# Is this worth considering?



## Old Post Farm (Nov 15, 2017)

https://hartford.craigslist.org/grd/d/nigerian-dwarf-goats/6376043096.html
I have for a while really wanted a Nigerian dwarf goat for the high butter fat percentage in the milk and all that i have seen have been very good in temperament. I was just wondering if 100$ for a Nigerian is a good deal the ad doesn't say if they are registered.


----------



## ksalvagno (Oct 6, 2009)

Grade means not registered and may not be full Nigerian. But that is a cheap price. I would suggest getting 2 so they have a buddy their size going into a herd of full size goats.


----------



## groovyoldlady (Jul 21, 2011)

That is an excellent price, but sometimes you get what you pay for. Is there any way you can see her dam?
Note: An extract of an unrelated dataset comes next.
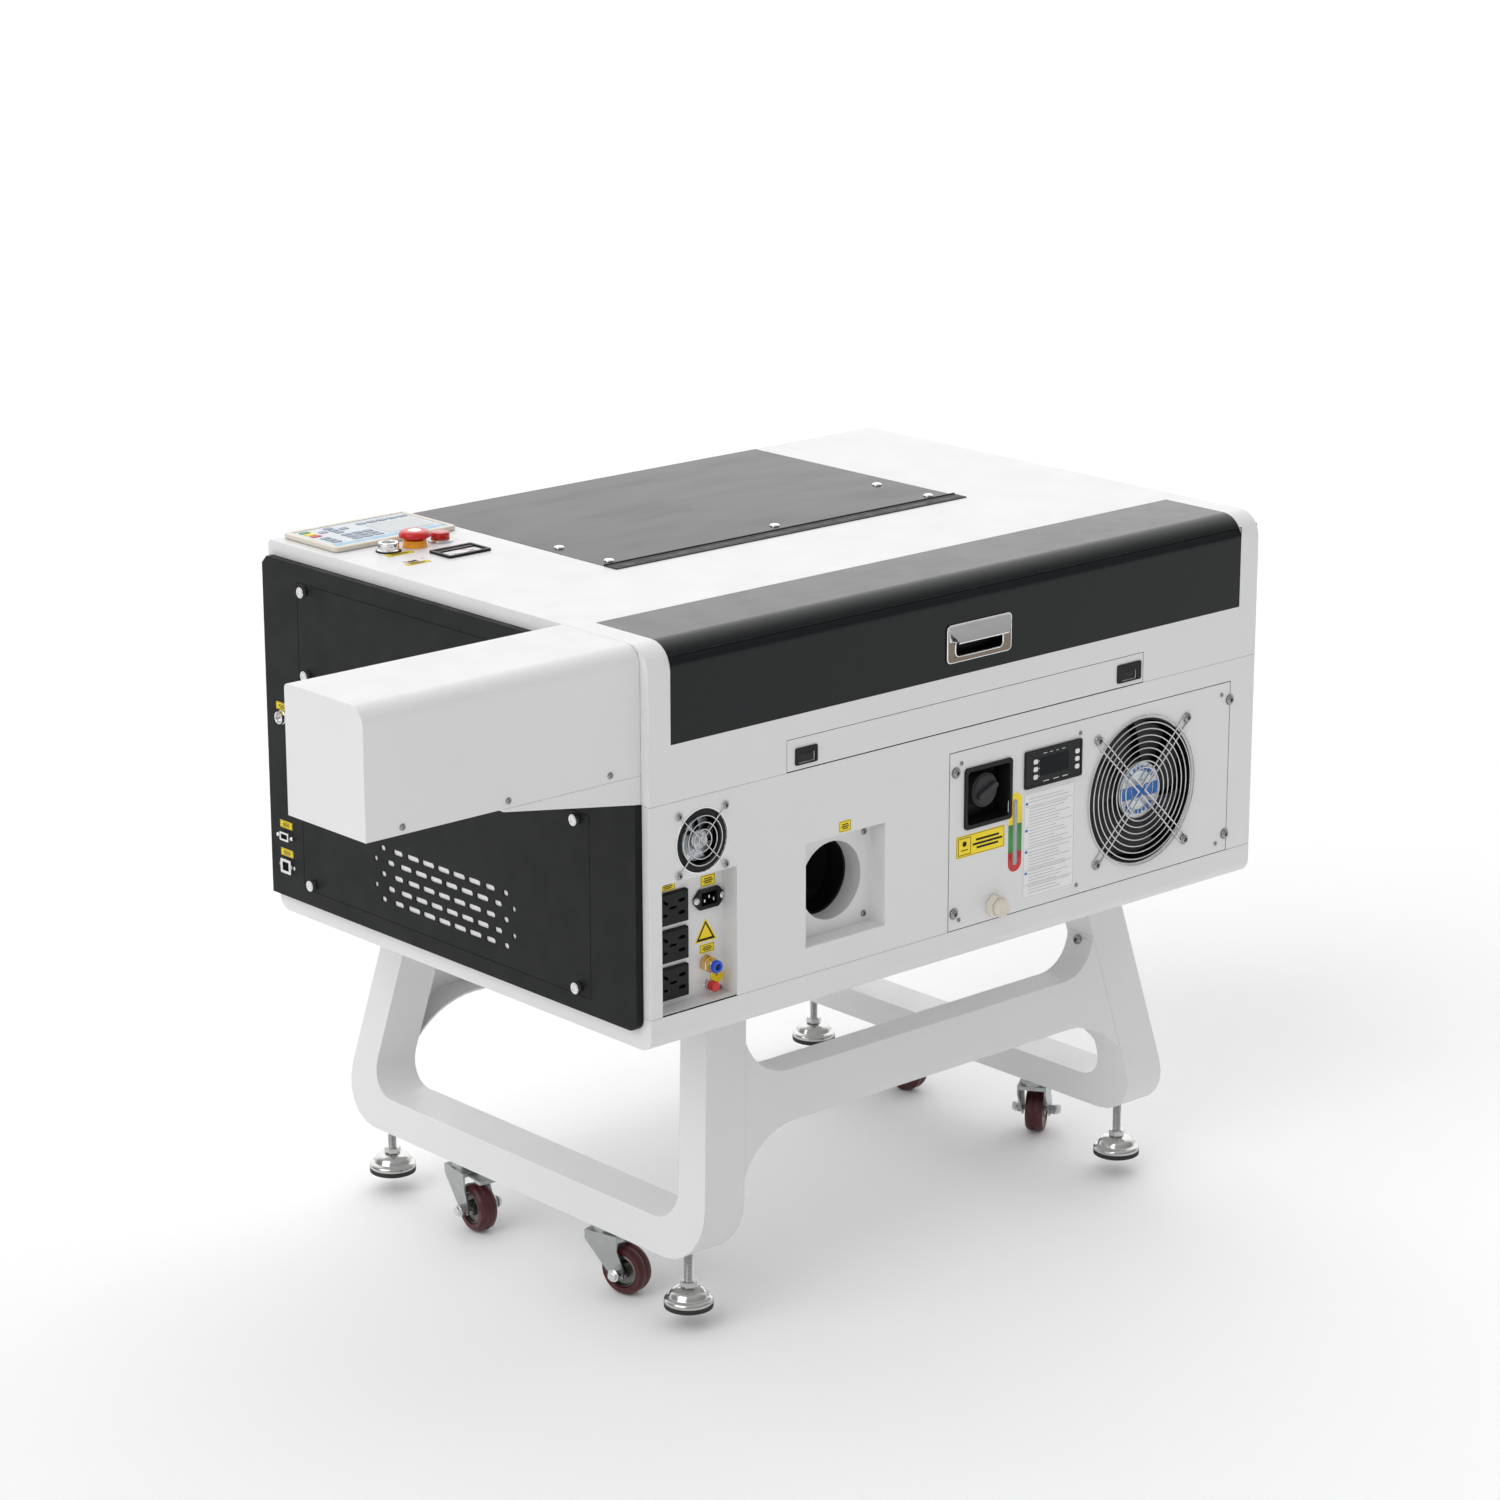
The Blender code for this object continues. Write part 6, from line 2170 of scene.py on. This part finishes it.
@dataclass
class Mechanism:
    """What the lids hide: tube, optics, gantry, head, table and drawer."""

    def build(self) -> None:
        """Builds the inside."""
        self.tube()
        for node in ("tube_holder_right", "tube_holder_left", "first_mirror"):
            skin(node, ALUMINIUM, 0.7)
        skin("gantry_beam", ALUMINIUM, 0.6, "gantry_beam")
        skin("laser_head", ALUMINIUM, 0.7, "laser_head")
        for side in ("right", "left"):
            skin(f"rail_{side}", STEEL, 0.5)
        skin("work_table", ALUMINIUM, 0.8, "work_table")
        skin("scrap_drawer", WHITE, 0.8, "scrap_drawer")
        skin("water_tank", PALE, 6.0, steps=4)
        skin("power_supply", STEEL, 1.2)
        self.bed()

    def tube(self) -> None:
        """Builds the glass tube, its inner bore and its end caps."""
        low, high = node_box("laser_tube")
        y, z = (low.y + high.y) / 2, (low.z + high.z) / 2
        long = high.x - low.x
        place = Matrix.Translation((low.x, y, z)) @ Matrix.Rotation(
            math.pi / 2, 4, "Y")
        outer = turned([(12, 0), (12, 14), (30, 22), (39.6, 34),
                        (39.6, long - 34), (30, long - 22), (12, long - 14),
                        (12, long), (9.5, long), (9.5, long - 16),
                        (28, long - 26), (37.2, long - 38), (37.2, 38),
                        (28, 26), (9.5, 16), (9.5, 0)], 56, ring=True, angle=50)
        put(outer, "tube_glass_wall", GLASS, ROOT, place, ("laser_tube",))
        bore = turned([(8.0, 60), (8.0, long - 60), (6.6, long - 60), (6.6, 60)],
                      32, ring=True)
        put(bore, "tube_bore", GLASS, ROOT, place)
        poles = joined([turned([(13, a), (14.5, a + 2), (14.5, a + 40), (13, a + 42),
                                (8.2, a + 42), (8.2, a)], 40, ring=True)
                        for a in (70, long - 112)])
        put(poles, "tube_electrodes", SATIN_CHROME, ROOT, place)
        ends = joined([turned([(13.6, a), (14.6, a + 1), (14.6, a + 11),
                               (13.6, a + 12), (12.1, a + 12), (12.1, a)], 40,
                              ring=True) for a in (0.2, long - 12.2)])
        put(ends, "tube_collars", BRASS, ROOT, place)

    def bed(self) -> None:
        """Lays the honeycomb panel in the table."""
        low, high = node_box("work_table")
        panel = block((low.x + 14, low.y + 14, high.z - 1.0),
                      (high.x - 14, high.y - 14, high.z + 1.2), 2, "z", 0.3)
        put(panel, "honeycomb_panel", HONEYCOMB, "work_table")


FOOT_ROWS = (("rear", 272.0), ("front", -328.0))
FOOT_SIDES = (("right", 380.0), ("left", -380.0))


def main() -> None:
    """Builds every sub-assembly in order."""
    parts = [Studio(), Cabinet(), Seams(), TubeLid(), RearFlap(), SmallFan(), BigFan(),
             SocketPanel(), ExhaustPort(), Chiller(), TopControls(),
             WindowLid(), SidePanel(), Stand(), Mechanism()]
    for end, y in FOOT_ROWS:
        for side, x in FOOT_SIDES:
            parts += [Foot(end, side, x, y), Caster(end, side)]
    for part in parts:
        LOG.info("Building %s", type(part).__name__)
        part.build()


if __name__ == "__main__":
    logging.basicConfig(level=logging.INFO, format="%(message)s")
    main()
I'd hate to see you saddled with a doe who has tic-tac teats!!! And I agree with getting another mini in case the big gals gang up on her. (I have LaManchas and Nigerians.)


----------



## LibertysBoerGoatRanch (Aug 26, 2016)

Price is good but like groovy said you get what you pay for. I'd ask for some pictures of her set up or even go out to see her in person. And definitely ask about udders of her dam and great Dams.


----------



## Suzanne_Tyler (Jul 19, 2014)

Also ask if she's been milked before and if so, how much she gave. Not all NDs milk well.


----------



## goatblessings (Jan 6, 2015)

Ditto here. If the teats are super small and she doesn't have a good production history behind her, you could be spending a LOT of time for very little milk.


----------



## Old Post Farm (Nov 15, 2017)

ok thank you.


----------